= Sandivogius of Czechel =

Polish astronomer (1410–1476)

Sandivogius of Czechel (Sędziwój z Czechła; c. 1410– 1476) was a Polish astronomer and cartographer. He was a professor and Stobner Chair at the Kraków Academy. He is known for providing a precise orbit of the Moon by introducing an additional epycicle in the geocentric model.

== Life ==
Probably born in Czechel in the Kingdom of Poland.

He enrolled Kraków Academy in 1423. After graduating, he taught astronomy there from 1429 to 1431, he held the special astronomy Stobner Chair (named after medieval scholar Nicholas Stobner). He worked on revising the Alfonsine tables, that were considered inaccurate by the academy.

In 1430, he wrote a commentary to Gerard of Cremona's Theorica Planetarium from the 13th century. In his commentary, he proposed to use two epicycles to correct the orbit of the Moon in the geocentric model. A similar model was devised by another Kraków Academy professor Albert Brudzewski, half a century later. Their ideas were later expanded by Nicolaus Copernicus for other planets. This correction explained why the Moon always shows the same side to Earth.

Sandivogious also taught optics, based on the ideas of John Peckham. He wrote a popular a commentary to Peckham's Perspective communis. Sandivogius was a perspectivist, he aligned himself with Ibn al-Haytham and Vitello.

In 1431, Sandivogius left Cracow. He kept correspondence with his friend and historian Jan Długosz, who kept him in close contact with the academy.

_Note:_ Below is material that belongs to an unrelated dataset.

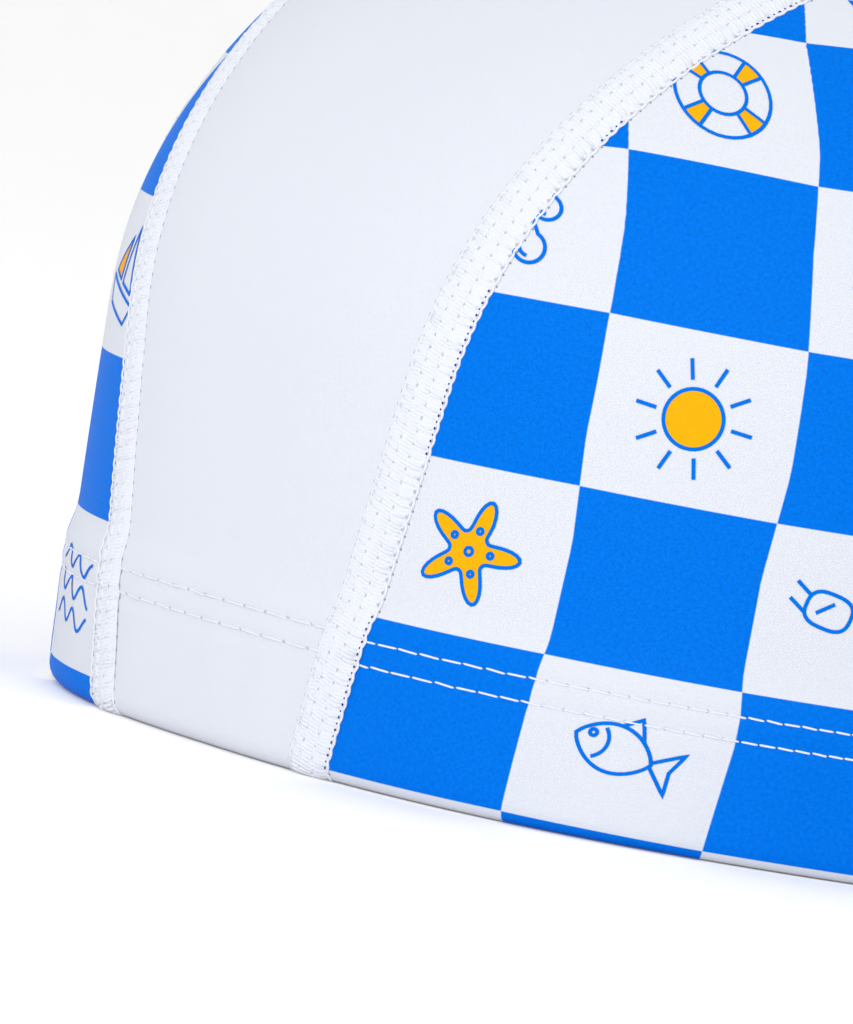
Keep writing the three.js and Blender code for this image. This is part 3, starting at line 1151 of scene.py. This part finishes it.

In 1440, he wrote Chronica Polonorum, also known as the Code de Sędziwoj, presenting a detailed description of the geography and administrative division of Poland. Between 1443 and 1444 he studied in the College of Navarre in Paris, where he offered a copy of his Code. It contains one of the remaining transcripts of the Gesta principum Polonorum.

He also wrote Algorismus minutiarium and Algorismus proportionum.